The NFL Management Council has yet to release official franchise-tag numbers for the 2011 season, and, with the collective bargaining agreement set to expire March 3, the use of the tag continues to be challenged by the NFL Players Association.
However, the league has advised teams that they can tag players, and the deadline to do so expires Feb. 24.
Franchise-tag amounts are based on the top-five salaries at each position. In the case of those players already paid top-five money, teams must tag at 120 percent of the prior year's salary, if that figure is greater than the franchise amount.
According to a league source, the following numbers are in line with what the NFLPA expects franchise tags to equate to in 2011, assuming they are upheld in the next CBA:
Quarterbacks: $16 million ($16.4 million in 2010)
Running backs: $9.5 million ($8.15 million in 2010)
Wide receivers: $11.3 million ($9.5 million in 2010)
Tight ends: $7.3 million ($5.9 million in 2010)
Offensive linemen: $10.1 million ($10.7 million in 2010)
Defensive ends: $12.9 million ($12.4 million in 2010)

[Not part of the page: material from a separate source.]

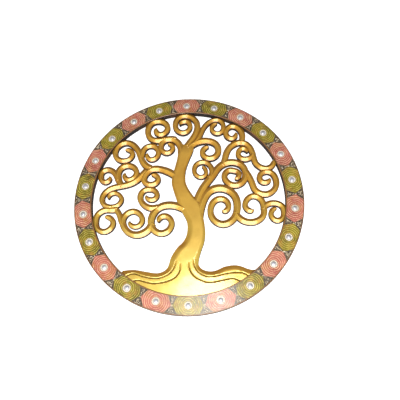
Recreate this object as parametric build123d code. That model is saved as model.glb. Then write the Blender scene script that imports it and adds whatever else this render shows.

Defensive tackles: $12.5 million ($7 million in 2010)
Linebackers: $10 million ($9.7 million in 2010)
Cornerbacks: $14 million ($9.6 million in 2010)
Safeties: $8.8 million ($6.5 million in 2010)
Kickers: $3.1 million ($2.8 million in 2010)
The significant jump for defensive tackles is largely fueled by the $21 million bonus that Albert Haynesworth received from the Washington Redskins last spring.
Some teams opted to place large bonuses and higher salaries in 2010, assuming an uncapped year, which turned out to be the case. That led to jumps in some position groups, while others project to stay stable or even slightly decrease.